9. The floating platform (300, 302) as claimed in claim 6, further comprises a plurality of solar panels (303A, 303B, 303n) such that each solar panel (303A) of the plurality of solar panels (303A, 303B, 303n) is configured to mount on each floating unit (301A) of the plurality of floating units (301A, 301B, 301n).

10. The floating platform (300, 302) as claimed in claim 6, wherein each floating beam of the plurality of floating beams (100) further comprises an upper face (108) provided with a plurality of mounting brackets (202) such that the plurality of mounting brackets (202) are configured to mount the solar panel (303A) on the upper face (108) of each floating beam of the plurality of floating beams (100).

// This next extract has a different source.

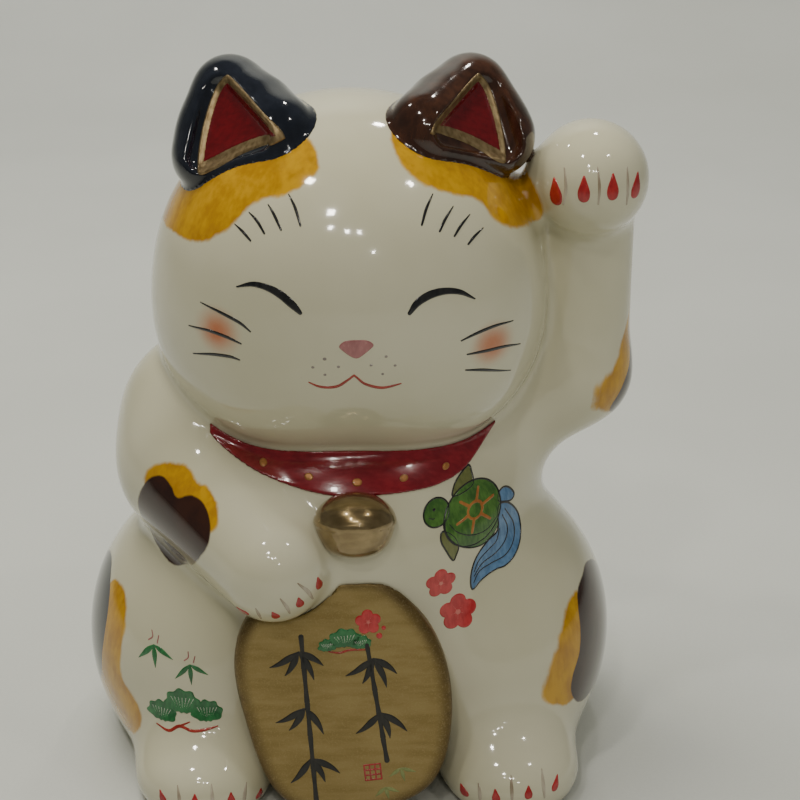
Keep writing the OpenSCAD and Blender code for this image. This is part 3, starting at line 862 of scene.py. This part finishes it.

11. The floating platform (300, 302) as claimed in claim 6, wherein each floating beam of the plurality of floating beams (100) further comprises a cavity (115) extending within the body (102) from the first end (104) to the second end (106) of the body (102) such that the cavity (115) encloses a polymer material (118).

12. The floating platform (300, 302) as claimed in claim 6 and 7, wherein the body (102) of each floating beam of the plurality of floating beams (100) is made up of reinforced cement concrete (RCC) material incorporated with glass fibre and the polymer material (118) within the cavity (114) of each floating beam of the plurality of floating beams (100) is an expanded polystyrene (EPS) material.

13. The floating platform (300, 302) as claimed in claim 6, further comprises a solar panel tracker coupled to each solar panel (303A) of the plurality of solar panels (303A, 303B, 303n) to adjust the angular orientation of each solar panel (303A) of the plurality of solar panels (303A, 303B, 303n) towards the sun rays over a predefined period of time.

14. The floating platform (300, 302) as claimed in claim 6, wherein each floating beam of the plurality of floating beams (100) comprises a lower face (110) that rests on a surface of a waterbody, thereby enables each floating beam of the plurality of floating beams (100) to float on the surface of the waterbody.